(Goal of the exercise) Only the lines from the one holding "obj.parent = None" through the one holding "frame = import_model()" are to be retyped, exactly as they appear, with both boundary lines included.

☆ ☆ ☆

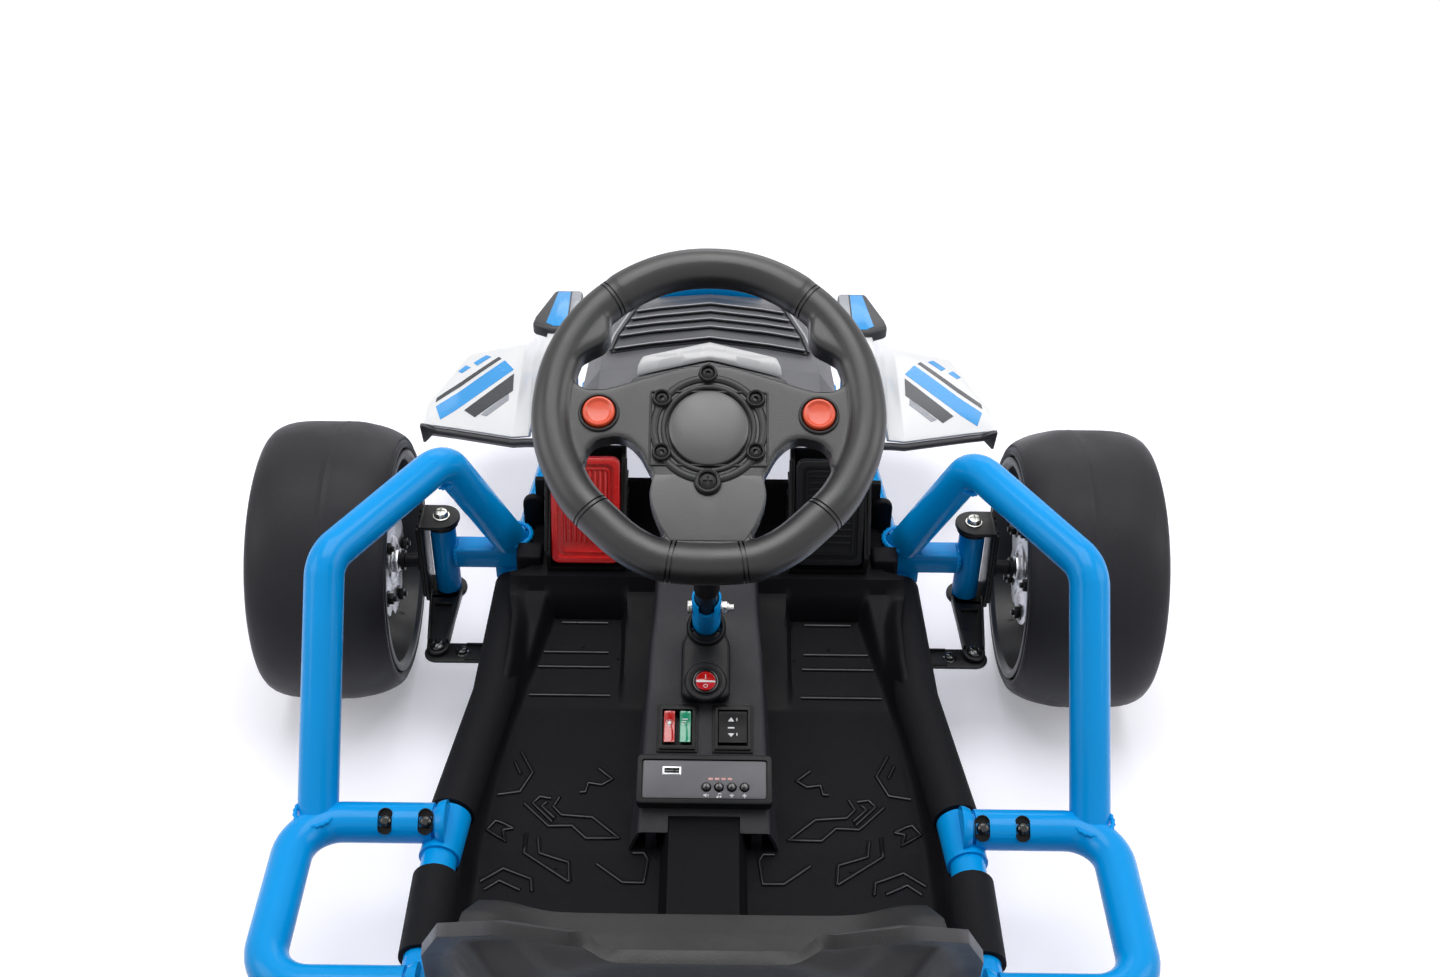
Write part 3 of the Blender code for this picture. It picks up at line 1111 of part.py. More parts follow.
def build_knuckle(side):
    """Steering knuckle: ribbed bracket round the kingpin tube, stub axle and steering arm."""
    x, y = side * KINGPIN_X, FRONT_AXLE_Y
    low = KINGPIN_TUBE_LOW - RUN_GAP - PLATE
    high = KINGPIN_TUBE_TOP + RUN_GAP
    web_out = KNUCKLE_WEB_X + PLATE
    parts = [sided_block(side, (KNUCKLE_WEB_X, y - KNUCKLE_WEB_HALF, low),
                         (web_out, y + KNUCKLE_WEB_HALF, high + PLATE))]
    reach = KNUCKLE_WEB_X - KINGPIN_X + 0.001
    tab = arc((0, 0), KNUCKLE_TAB_R, 90, 270, 6) + [(reach, -KNUCKLE_TAB_R), (reach, KNUCKLE_TAB_R)]
    tab = [(side * px, py) for px, py in tab]
    for bottom in (low, high):
        parts.append(extruded(tab, bottom, bottom + PLATE, Matrix.Translation((x, y, 0))))
    for rib in (-1, 1):
        rib_y = y + rib * (KNUCKLE_WEB_HALF - 0.006)
        parts.append(sided_block(side, (web_out - 0.001, rib_y - 0.002, low + 0.004),
                                 (web_out + 0.0025, rib_y + 0.002, high)))
    tip_x, tip_y = ARM_END
    arm = (arc((tip_x, tip_y), ARM_END_R, 180, 360, 6)
           + [(KNUCKLE_WEB_X, y - KNUCKLE_WEB_HALF + 0.004), (KINGPIN_X - 0.013, y - 0.008)])
    arm = [(side * px, py) for px, py in arm]
    parts.append(extruded(arm, low, low + PLATE))
    for px in (KINGPIN_X - 0.0125, KNUCKLE_WEB_X - 0.0015):
        tip_px = tip_x + (ARM_END_R - 0.002) * (1 if px > KINGPIN_X else -1)
        rib = [(px - 0.0012, y - 0.010), (px + 0.0012, y - 0.010), (tip_px + 0.0012, tip_y + 0.012),
               (tip_px - 0.0012, tip_y + 0.012)]
        parts.append(extruded([(side * rx, ry) for rx, ry in rib], low + 0.001, low + ARM_RIB_H))
    stub = side * (web_out - 0.001)
    collar_end = side * (TRACK_HALF - WHEEL_W / 2 + DISC_FACE - RUN_GAP)
    parts.append(rod((stub, y, WHEEL_R), (side * STUB_END_X, y, WHEEL_R), AXLE_R))
    parts.append(rod((stub, y, WHEEL_R), (collar_end, y, WHEEL_R), AXLE_R + 0.004))
    parts.append(rod((side * (STUB_END_X - NUT_H - 0.001), y, WHEEL_R),
                     (side * (STUB_END_X - 0.001), y, WHEEL_R),
                     NUT_R, 6))
    knuckle = fuse(parts[0], *parts[1:])
    pin = rod((x, y, low - 0.01), (x, y, high + 0.02), KINGPIN_R + GAP)
    arm_hole = rod((side * tip_x, tip_y, low - 0.01), (side * tip_x, tip_y, low + 0.03), ROD_PIN_R + RUN_GAP)
    knuckle = cut(knuckle, pin, arm_hole)
    return finish(set_pivot(knuckle, (x, y, WHEEL_R)), "knuckle_" + side_name(side), "black_steel")


def build_kingpin(side):
    """Bolt through the knuckle and the kingpin tube, with its nut below."""
    x, y = side * KINGPIN_X, FRONT_AXLE_Y
    low = KINGPIN_TUBE_LOW - RUN_GAP - PLATE - GAP
    high = KINGPIN_TUBE_TOP + RUN_GAP + PLATE + GAP
    shank = rod((x, y, low - 0.008), (x, y, high + 0.001), KINGPIN_R)
    head = rod((x, y, high), (x, y, high + 0.005), 0.0085, FACETS, 0.0065)
    nut = rod((x, y, low - 0.0065), (x, y, low), 0.008, 6)
    bolt = fuse(shank, head, nut)
    return finish(set_pivot(bolt, (x, y, WHEEL_R)), "kingpin_" + side_name(side), "zinc")


def rod_top():
    return KINGPIN_TUBE_LOW - RUN_GAP - PLATE - RUN_GAP


def build_track_rod():
    """Flat track rod with a pin up through each arm and a slotted tongue for the column's drop arm."""
    high = rod_top()
    low = high - ROD_THICK
    tip_x, tip_y = ARM_END
    strip = (arc((tip_x, tip_y - 0.003), ROD_HALF_W, -90, 90, 6)
             + arc((-tip_x, tip_y - 0.003), ROD_HALF_W, 90, 270, 6))
    parts = [extruded(strip, low, high)]
    slot_y = drop_tip().y
    parts.append(block((-TONGUE_HALF_W, slot_y + TONGUE_REAR, low), (TONGUE_HALF_W, tip_y, high)))
    for side in (-1, 1):
        pin = (side * tip_x, tip_y)
        head = KINGPIN_TUBE_LOW
        parts.append(rod((*pin, low), (*pin, head + 0.002), ROD_PIN_R))
        parts.append(rod((*pin, head), (*pin, head + 0.003), ROD_PIN_R + 0.003, FACETS, ROD_PIN_R + 0.0015))
    bar = fuse(parts[0], *parts[1:])
    slot = block((-SLOT_HALF_W, slot_y + SLOT_REACH[0], low - 0.01),
                 (SLOT_HALF_W, slot_y + SLOT_REACH[1], high + 0.01))
    bar = cut(bar, slot)
    return finish(set_pivot(bar, (-tip_x, tip_y, high)), "track_rod", "black_steel")


def drop_tip():
    """Middle of the drop arm's end, on its upper face."""
    return column_frame(COLUMN_LOW) @ Vector((0, -DROP_ARM, 0))


def build_column():
    """Blue column tube with its open notched top, and the drop arm and pin at its foot."""
    frame = column_frame(0.0)
    tube_part = place(rod((0, 0, COLUMN_LOW - DROP_ARM_THICK), (0, 0, COLUMN_TOP), COLUMN_R, ROUND_FACETS),
                      frame)
    arm = (arc((0, 0), COLUMN_R - 0.001, 0, 180, 6) + arc((0, -DROP_ARM), 0.008, 180, 360, 6))
    arm_part = extruded(arm, COLUMN_LOW - DROP_ARM_THICK, COLUMN_LOW, frame)
    pin = place(rod((0, -DROP_ARM, COLUMN_LOW - DROP_PIN_LENGTH), (0, -DROP_ARM, COLUMN_LOW - 0.001),
                    DROP_PIN_R),
                frame)
    column = fuse(tube_part, arm_part, pin)
    bore = place(rod((0, 0, SHAFT_LOW - 0.004), (0, 0, COLUMN_TOP + 0.02), COLUMN_R - COLUMN_WALL,
                     ROUND_FACETS), frame)
    hole = place(rod((-0.03, 0, CROSS_BOLT_AT), (0.03, 0, CROSS_BOLT_AT), CROSS_BOLT_R + GAP), frame)
    notch = extruded(arc((0, COLUMN_TOP - 0.010), 0.006, 180, 360, 6) + [(0.006, COLUMN_TOP + 0.01),
                     (-0.006, COLUMN_TOP + 0.01)], 0.0, 0.03,
                     frame @ Matrix(((1, 0, 0, 0), (0, 0, -1, 0), (0, 1, 0, 0), (0, 0, 0, 1))))
    column = cut(column, bore, hole, notch)
    return finish(set_pivot(column, column_at(0)), "steering_column", "blue")


def build_shaft():
    """Black shaft from the column's socket up to the wheel."""
    frame = column_frame(0.0)
    shaft = place(rod((0, 0, SHAFT_LOW), (0, 0, HUB_AT - HUB_SEAT), SHAFT_R, ROUND_FACETS), frame)
    hole = place(rod((-0.03, 0, CROSS_BOLT_AT), (0.03, 0, CROSS_BOLT_AT), CROSS_BOLT_R + GAP), frame)
    finish(set_pivot(cut(shaft, hole), column_at(0)), "steering_shaft", "black_plastic")
    bolt = place(rod((-0.016, 0, CROSS_BOLT_AT), (0.021, 0, CROSS_BOLT_AT), CROSS_BOLT_R), frame)
    head = place(rod((-COLUMN_R - 0.0035, 0, CROSS_BOLT_AT), (-COLUMN_R - GAP, 0, CROSS_BOLT_AT),
                     CROSS_HEAD_R),
                 frame)
    nut = place(rod((COLUMN_R + GAP, 0, CROSS_BOLT_AT), (COLUMN_R + 0.005, 0, CROSS_BOLT_AT), CROSS_HEAD_R,
                    6),
                frame)
    return finish(set_pivot(fuse(bolt, head, nut), column_at(0)), "column_bolt", "zinc")


def build_steering_wheel():
    """Flat-bottomed wheel: grip, spoke plate with its openings, lower spoke and hub."""
    frame = column_frame(HUB_AT)
    ring = [(x, y, 0.0) for x, y in arc((0, RIM_RISE), RIM_CENTRE_R, -RIM_FLAT_ANGLE, 180 + RIM_FLAT_ANGLE,
                                        26)]
    grip_curve = bpy.data.curves.new("grip", "CURVE")
    grip_curve.dimensions = "3D"
    grip_curve.bevel_depth = RIM_TUBE_R
    grip_curve.bevel_resolution = 2
    spline = grip_curve.splines.new("POLY")
    spline.points.add(len(ring) - 1)
    for point, co in zip(spline.points, ring):
        point.co = (*co, 1.0)
    spline.use_cyclic_u = True
    grip_object = bpy.data.objects.new("grip", grip_curve)
    bpy.context.scene.collection.objects.link(grip_object)
    grip = closed_up(evaluated(grip_object))
    inner = RIM_CENTRE_R - 0.002
    half = SPOKE_THICK / 2
    plate_outline = [(-inner * 0.99, 0.040), (-0.076, 0.025), (-0.045, 0.033), (0, 0.045), (0.045, 0.033),
                     (0.076, 0.025), (inner * 0.99, 0.040), (inner * 0.99, -0.004), (0.080, -0.012),
                     (0.060, -0.015), (0.044, -0.024), (0.037, -0.038), (0.034, -0.050), (0.021, -0.078),
                     (-0.021, -0.078), (-0.034, -0.050), (-0.037, -0.038), (-0.044, -0.024), (-0.060,
                                                                                              -0.015),
                     (-0.080, -0.012), (-inner * 0.99, -0.004)]
    plate = extruded(plate_outline, -half, half)
    hub = rod((0, 0, -HUB_DEPTH), (0, 0, half + 0.002), HUB_RING_R, ROUND_FACETS)
    boss = rod((0, 0, -HUB_SEAT - 0.022), (0, 0, -HUB_DEPTH + 0.001), SHAFT_R + 0.006, ROUND_FACETS)
    wheel = fuse(grip, plate, hub, boss)
    cap_seat = rod((0, 0, half - 0.002), (0, 0, half + 0.02), HUB_CAP_R + GAP, ROUND_FACETS)
    shaft_seat = rod((0, 0, -HUB_SEAT - 0.05), (0, 0, -HUB_SEAT + GAP), SHAFT_R + GAP, ROUND_FACETS)
    holes = [rod((side * WHEEL_BUTTON_AT[0], WHEEL_BUTTON_AT[1], -0.03),
                 (side * WHEEL_BUTTON_AT[0], WHEEL_BUTTON_AT[1],
                  0.03), WHEEL_BUTTON_R + RUN_GAP, ROUND_FACETS)
             for side in (-1, 1)]
    wheel = place(cut(wheel, cap_seat, shaft_seat, *holes), frame)
    finish(set_pivot(wheel, column_at(HUB_AT)), "steering_wheel", "black_plastic")
    cap = rod((0, 0, half - 0.002 + GAP), (0, 0, half + 0.006), HUB_CAP_R, ROUND_FACETS, HUB_CAP_R - 0.008)
    finish(set_pivot(place(cap, frame), column_at(HUB_AT)), "hub_cap", "black_plastic")
    for side in (-1, 1):
        x, y = side * WHEEL_BUTTON_AT[0], WHEEL_BUTTON_AT[1]
        button = rod((x, y, -half + 0.001), (x, y, half + 0.004), WHEEL_BUTTON_R, ROUND_FACETS,
                     WHEEL_BUTTON_R - 0.001)
        button = place(button, frame)
        finish(set_pivot(button, frame @ Vector((x, y, half))), "wheel_button_" + side_name(side), "red")


def build_kart():
    build_frame()
    for side in (-1, 1):
        build_side_bar(side)
        build_foam_sleeve(side)
        build_pedal_frame(side)
        build_knuckle(side)
        build_kingpin(side)
        build_hub_disc(side)
        build_gearbox(side)
        build_wheel("front_" + side_name(side), side, FRONT_AXLE_Y, AXLE_R + RUN_GAP)
        build_wheel("rear_" + side_name(side), side, REAR_AXLE_Y, AXLE_BORE_R)
    build_floor_pan()
    build_console()
    build_column_boot()
    build_power_switch()
    build_switch_plate("rocker_bezel", -1)
    build_switch_plate("direction_bezel", 1)
    build_rocker("light_rocker", "red", -SWITCH_X - ROCKER_SPLIT, ROCKER_HALF_W)
    build_rocker("speed_rocker", "green", -SWITCH_X + ROCKER_SPLIT, ROCKER_HALF_W)
    build_rocker("direction_rocker", "gloss_black", SWITCH_X, WIDE_ROCKER_HALF_W)
    build_media_box()
    build_pedal("brake_pedal", -1, "red")
    build_pedal("accelerator_pedal", 1, "black_plastic")
    build_nose()
    build_trim()
    build_dash()
    build_louvre()
    build_crest()
    build_seat()
    build_seat_rail()
    build_battery()
    build_rear_axle()
    build_rear_bumper()
    build_track_rod()
    build_column()
    build_shaft()
    build_steering_wheel()


if __name__ == "__main__":
    clear_scene()
    build_kart()
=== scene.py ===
"""Looks of the kids' electric drift go-kart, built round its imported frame.

Metres, +Z up. The nose points to +Y and +X is the driver's right.
"""
import json
import math

import bpy
from mathutils import Matrix, Vector

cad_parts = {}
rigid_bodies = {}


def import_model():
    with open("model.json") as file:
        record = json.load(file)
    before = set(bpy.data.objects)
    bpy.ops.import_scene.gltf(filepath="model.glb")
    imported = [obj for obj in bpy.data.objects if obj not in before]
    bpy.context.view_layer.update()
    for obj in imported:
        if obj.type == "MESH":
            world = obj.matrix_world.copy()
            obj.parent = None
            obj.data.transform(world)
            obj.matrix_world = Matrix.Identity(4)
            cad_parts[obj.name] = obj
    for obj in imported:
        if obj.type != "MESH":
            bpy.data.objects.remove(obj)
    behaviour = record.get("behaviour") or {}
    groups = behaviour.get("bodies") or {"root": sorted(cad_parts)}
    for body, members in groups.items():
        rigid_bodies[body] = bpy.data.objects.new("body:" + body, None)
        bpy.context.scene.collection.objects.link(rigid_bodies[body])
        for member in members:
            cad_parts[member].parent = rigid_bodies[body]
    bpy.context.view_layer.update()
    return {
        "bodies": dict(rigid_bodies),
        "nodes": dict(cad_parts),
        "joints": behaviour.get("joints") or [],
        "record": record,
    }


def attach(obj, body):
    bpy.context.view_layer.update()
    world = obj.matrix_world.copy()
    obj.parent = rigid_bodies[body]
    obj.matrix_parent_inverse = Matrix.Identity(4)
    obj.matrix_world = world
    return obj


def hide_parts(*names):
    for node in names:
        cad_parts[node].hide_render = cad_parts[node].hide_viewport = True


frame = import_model()

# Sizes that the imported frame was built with
WHEEL_R = 0.13
WHEEL_W = 0.135
TRACK_HALF = 0.3375
FRONT_AXLE_Y = 0.21
REAR_AXLE_Y = -0.43
RAIL_Z = 0.115
RAIL_R = 0.014
RAIL_PLAN = [(0.15, 0.48), (0.17, 0.29), (0.181, 0.18), (0.184, 0.05), (0.207, -0.115), (0.207, -0.32),
    (0.172, -0.44), (0.172, -0.548)]
COLUMN_POINT = Vector((0.0, 0.077, 0.17))
COLUMN_RAKE = math.radians(58.5)
HUB_AT = 0.4434
CONSOLE_REAR = (-0.098, 0.11)
CONSOLE_SLOPE = 0.39
FULL_TURN = math.tau
UPRIGHT = Matrix(((0, 0, 1, 0), (1, 0, 0, 0), (0, 1, 0, 0), (0, 0, 0, 1)))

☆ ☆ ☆

(Reply)
            obj.parent = None
            obj.data.transform(world)
            obj.matrix_world = Matrix.Identity(4)
            cad_parts[obj.name] = obj
    for obj in imported:
        if obj.type != "MESH":
            bpy.data.objects.remove(obj)
    behaviour = record.get("behaviour") or {}
    groups = behaviour.get("bodies") or {"root": sorted(cad_parts)}
    for body, members in groups.items():
        rigid_bodies[body] = bpy.data.objects.new("body:" + body, None)
        bpy.context.scene.collection.objects.link(rigid_bodies[body])
        for member in members:
            cad_parts[member].parent = rigid_bodies[body]
    bpy.context.view_layer.update()
    return {
        "bodies": dict(rigid_bodies),
        "nodes": dict(cad_parts),
        "joints": behaviour.get("joints") or [],
        "record": record,
    }


def attach(obj, body):
    bpy.context.view_layer.update()
    world = obj.matrix_world.copy()
    obj.parent = rigid_bodies[body]
    obj.matrix_parent_inverse = Matrix.Identity(4)
    obj.matrix_world = world
    return obj


def hide_parts(*names):
    for node in names:
        cad_parts[node].hide_render = cad_parts[node].hide_viewport = True


frame = import_model()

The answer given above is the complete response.